The key debate in the film circles around how the Japanese people should respond to Godzilla. Should they destroy him or should they attempt to understand him? Those who want to destroy him focus on the destruction he is causing. Those who want to understand him focus on the fact that he survived a nuclear explosion.

Godzilla is a terror, no doubt. He is one hundred and fifty feet of embodied shame. He is something to fear. But as always, fear itself is hollow. Fear is the roar of the beast meant to make us run, so the beast can continue its rampage. Fear terrifies us because, like faith, it demands much of us. It demands that we be more than we are. Fear challenges us to face the beast, to understand it, its power, and its driving force. If we can master the fear, it will no longer have any power over us, and we can use that power for good.

In Godzilla, the Japanese are terrified of their shame, and their temptation is to destroy it as quickly as possible. But Godzilla’s tyranny is also an invitation to humility. If they want, the Japanese can admit their guilt and choose to focus not on the destruction they welcomed but on the fact that they survived. What they learn about their survival could form the foundation for their rebuilt society. Nuclear energy can be made into a weapon, but if harnessed, it can also be a great good.

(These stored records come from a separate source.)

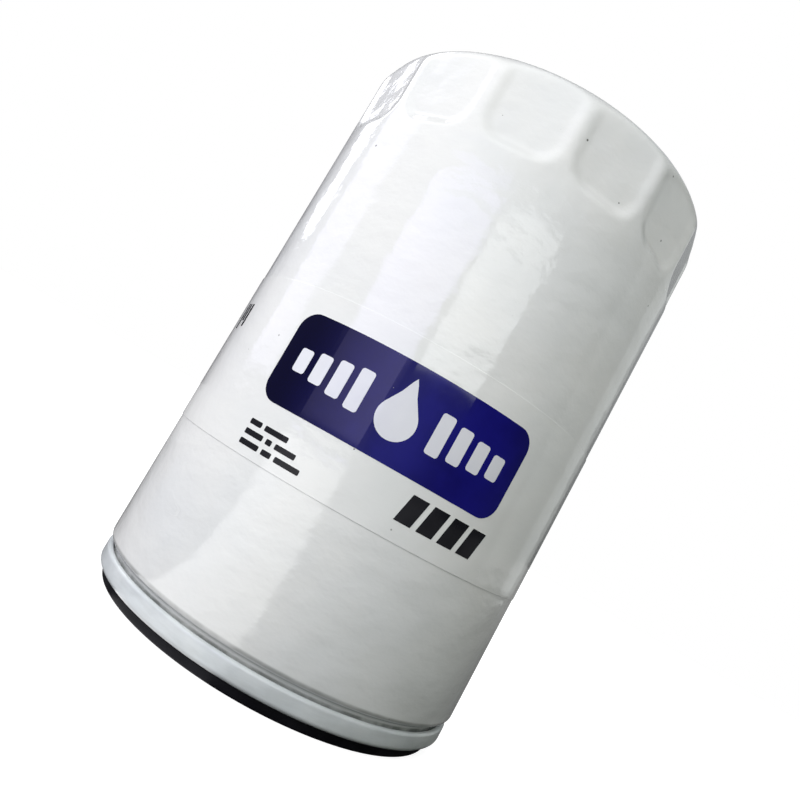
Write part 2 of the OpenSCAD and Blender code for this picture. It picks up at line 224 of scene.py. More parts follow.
def can_outline():
    """The can's outer face, from the end of its hook, round the seam, up the body and over the dome."""
    hook_in_r = HOOK_R - CAN_T
    step_w = CAN_R - NECK_R
    bend = (NECK_H ** 2 + step_w ** 2) / (4 * step_w)
    angle = degrees(asin(NECK_H / 2 / bend))
    tilt = degrees(asin(DOME_IN / DOME_BALL))
    flat_low = TOP_Z - FLAT_H
    dome_steps = 14
    outline = [(hook_in_r, SEAM_TOP - LID_T - HOOK_SHORT)]
    outline += arc(TURN_AT, hook_in_r - TURN_AT[0], 0, -180, 10)
    outline += arc((NECK_R + bend, SEAM_TOP), bend, 180, 180 - angle, 5)
    outline += arc((CAN_R - bend, SEAM_TOP + NECK_H), bend, -angle, 0, 7)[1:]
    outline += line(outline[-1], (CAN_R, flat_low - 2 * MM), 10)
    outline += line(outline[-1], (CAN_R, CORNER_Z), 30)
    outline += arc((DOME_IN, CORNER_Z), DOME_CORNER_R, 0, 90 - tilt, dome_steps)[1:]
    for i in range(1, dome_steps + 1):
        r = DOME_IN * (1 - i / dome_steps)
        outline.append((r, TOP_Z - DOME_BALL + sqrt(DOME_BALL ** 2 - r ** 2)))
    return outline


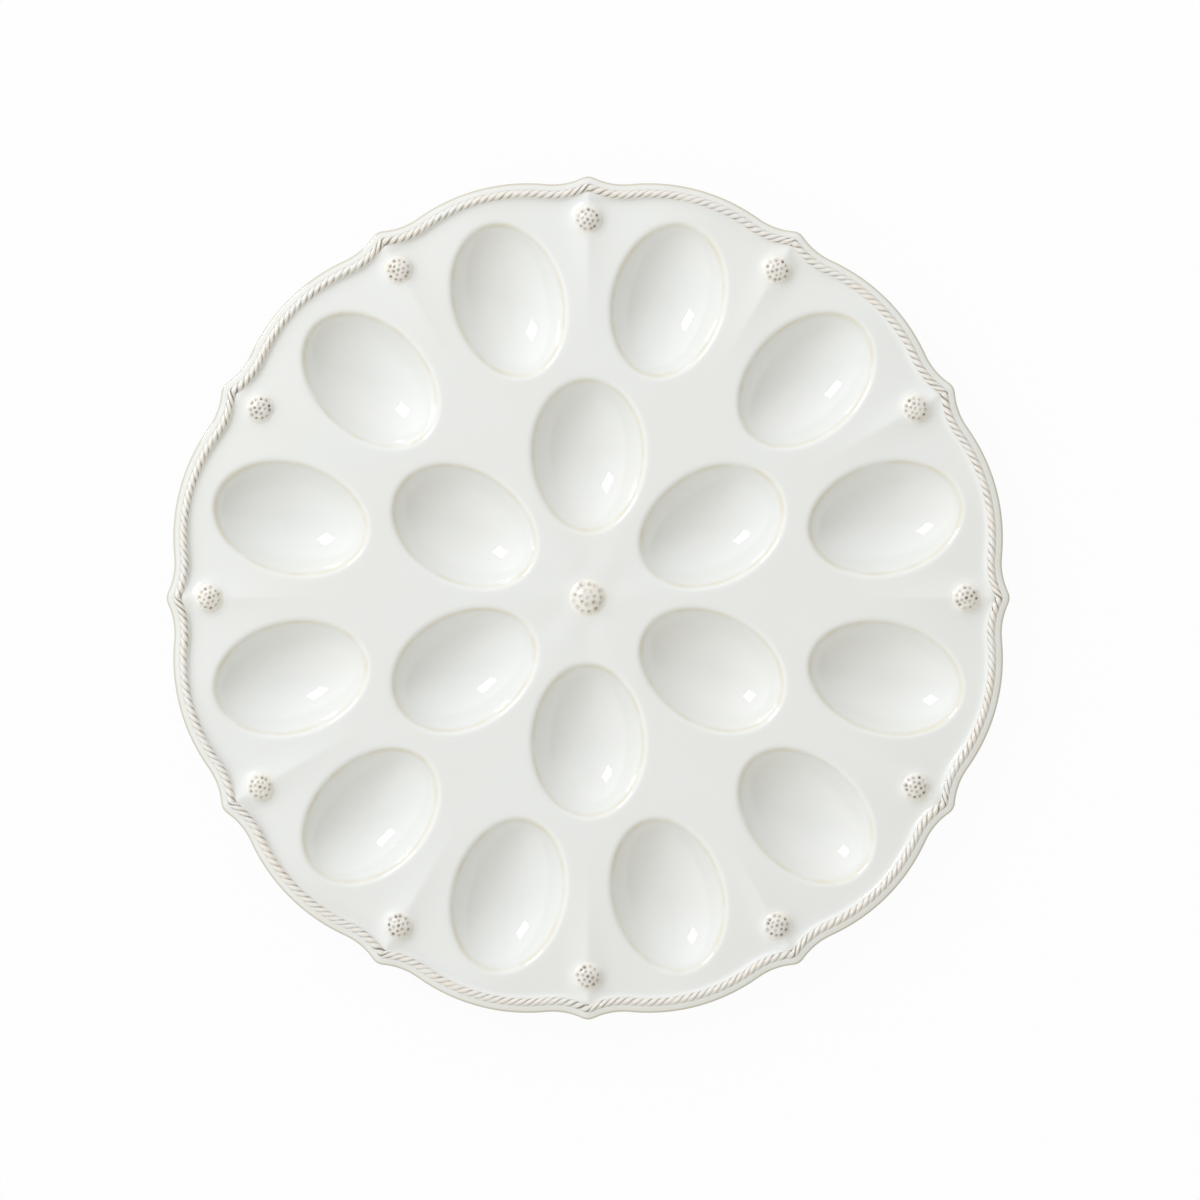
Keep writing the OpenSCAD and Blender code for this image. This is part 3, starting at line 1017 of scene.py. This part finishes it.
def make_rope():
    """One lobe's rope: a sheet rolled into a half round, with its strands pressed in."""
    columns = ROPE_STRANDS * STRAND_STEPS
    bpy.ops.mesh.primitive_grid_add(x_subdivisions=columns, y_subdivisions=ROPE_SIDES, size=1)
    rope = bpy.context.active_object
    rope.name = rope.data.name = "rope_trim"

    # The sheet is 1 m square, so its points are shares of the way along and of the way round
    along, round_, _ = (mesh_points(rope) * MM + 0.5).T

    # The first three quarters of the way round are the rope's face, the rest lies on its seat
    face = round_ <= FACE_SHARE
    under = (round_ - FACE_SHARE) / (1 - FACE_SHARE)
    arc = np.pi * np.where(face, round_ / FACE_SHARE, 1 + under)
    phase = along * ROPE_STRANDS + STRAND_LEAN * np.minimum(arc, np.pi) / np.pi
    beside = np.abs(np.mod(phase, 1) - 0.5) * 2
    bulge = np.sqrt(1 - (beside * STRAND_FULLNESS) ** 2)
    size = 1 - GROOVE_SHARE * (1 - bulge)
    across = -np.cos(arc) * np.where(face, size, 1)
    rise = np.where(face, np.sin(arc) ** 2 * size * ROPE_H, BELLY_D * np.sin(arc))
    turn = along * LOBE_PITCH
    x, y = polar(rim_r(turn, ROPE_MID - across * ROPE_W / 2), turn).T
    inner = (1 - across) / 2
    set_points(rope, np.stack([x, y, SEAT_H + rise - ROPE_LEAN * inner], axis=1))

    groove = np.clip((beside - STAIN_FROM) / STAIN_REACH, 0, 1) * face
    cusp = ease_down(np.minimum(along, 1 - along) / CUSP_STAIN_REACH)
    pooled = np.interp(inner, STAIN_CHANGE, (LIP_STAIN, COVE_STAIN))
    strength = PLAIN_STAIN + (1 - PLAIN_STAIN) * cusp
    paint(rope, "stain", groove * np.maximum(pooled, cusp) * strength)
    close_up(rope)
    return rope


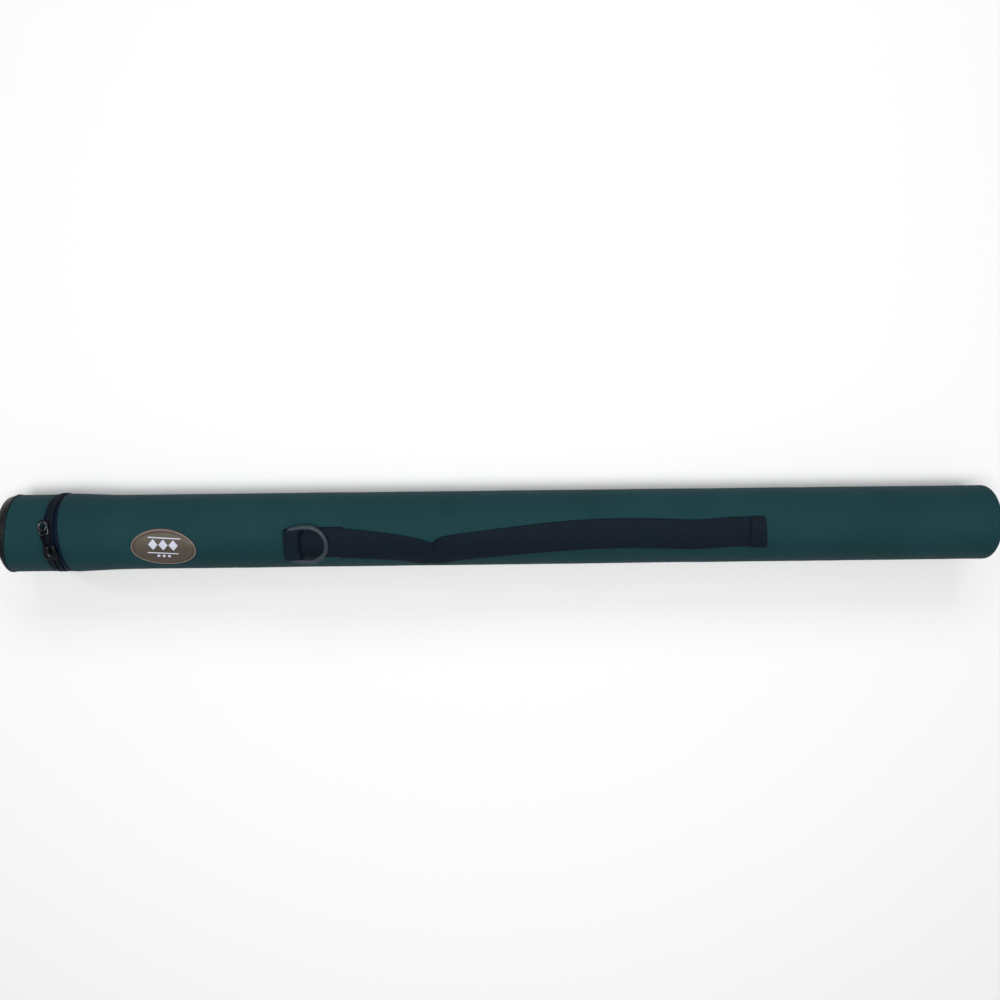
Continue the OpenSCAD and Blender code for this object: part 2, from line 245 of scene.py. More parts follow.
def thread(name, pts, nors, stitch=2.6, gap=0.9, width=0.42, height=0.3, sink=0.05):
    """A row of sewn stitches along pts, lying on a surface with normals nors."""
    pts, nors = np.asarray(pts, float), np.asarray(nors, float)
    L = np.concatenate([[0], np.cumsum(np.linalg.norm(np.diff(pts, axis=0), axis=1))])
    n = max(1, int(L[-1] // (stitch + gap)))
    pitch = L[-1] / n
    parts = []
    segs, sides = 6, 6
    for k in range(n):
        a0, a1 = k * pitch + gap / 2, (k + 1) * pitch - gap / 2
        s = np.linspace(a0, a1, segs + 1)
        c = np.stack([np.interp(s, L, pts[:, i]) for i in range(3)], -1)
        m = np.stack([np.interp(s, L, nors[:, i]) for i in range(3)], -1)
        m /= np.linalg.norm(m, axis=1)[:, None]
        f = np.sin(np.linspace(0.12, 1 - 0.12, segs + 1) * PI) ** 0.45
        c = c + m * (height * 0.5 * f - sink)[:, None]
        tan = np.gradient(c, axis=0)
        tan /= np.linalg.norm(tan, axis=1)[:, None]
        side = np.cross(tan, m)
        side /= np.linalg.norm(side, axis=1)[:, None]
        a = np.arange(sides) / sides * 2 * PI
        P = c[:, None] + (width / 2 * f)[:, None, None] * np.cos(a)[None, :, None] * side[:, None] + (height / 2 * f)[:, None, None] * np.sin(a)[None, :, None] * m[:, None]
        uv = np.stack(np.meshgrid(s.tolist() + [s[-1]], np.arange(sides + 1) / sides * 1.2, indexing="ij")[::-1], -1)
        parts.append(grid_arrays(P, closed_j=True, uv=uv, pole0=c[0] - tan[0] * 0.05, pole1=c[-1] + tan[-1] * 0.05))
    return parts


def outline_plate(name, outer, holes=(), half=0.6, bevel=0.2, res=2):
    """Arrays of a flat plate in X-Y with rounded edges, from closed outlines in mm."""
    cu = bpy.data.curves.new(name + "_outline", "CURVE")
    cu.dimensions = "2D"
    cu.fill_mode = "BOTH"
    cu.extrude = max(0.0, half - bevel)
    cu.bevel_depth = bevel
    cu.bevel_resolution = res
    cu.offset = -bevel
    for pts in [outer, *holes]:
        sp = cu.splines.new("POLY")
        sp.points.add(len(pts) - 1)
        for p, q in zip(sp.points, pts):
            p.co = (q[0], q[1], 0, 1)
        sp.use_cyclic_u = True
    ob = bpy.data.objects.new(name + "_outline", cu)
    bpy.context.scene.collection.objects.link(ob)
    dg = bpy.context.evaluated_depsgraph_get()
    me = bpy.data.meshes.new_from_object(ob.evaluated_get(dg))
    bm = bmesh.new()
    bm.from_mesh(me)
    bmesh.ops.remove_doubles(bm, verts=bm.verts, dist=1e-4)
    bmesh.ops.triangulate(bm, faces=[f for f in bm.faces if len(f.verts) > 4])
    bpy.data.objects.remove(ob)
    bpy.data.curves.remove(cu)
    bpy.data.meshes.remove(me)
    return bm


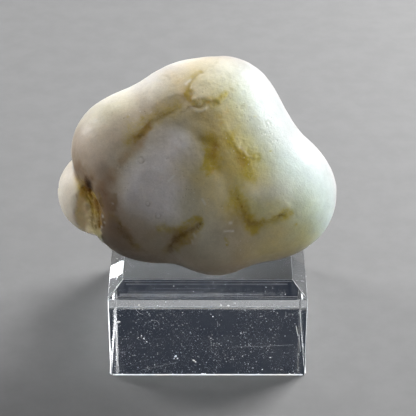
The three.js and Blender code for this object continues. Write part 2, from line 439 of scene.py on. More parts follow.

Godzilla may be a sad film, haunted by guilt and afraid of the direction the world is heading, but I also find it immensely hopeful that a society could respond so humbly to an event that would inspire sword-rattling in less mature nations. Godzilla is a sober film, and sobriety is good and necessary when one is charting a path out of past mistakes.

I have yet to watch more Godzilla films, but based on this film’s legacy, I imagine they focus more on the physical monster and less on the metaphysical one. That’s a shame – another one we ought to reckon with, I think. The best monster movies are more about the monsters inside the audience, and they invite us to tame them and turn them into allies instead of antagonists.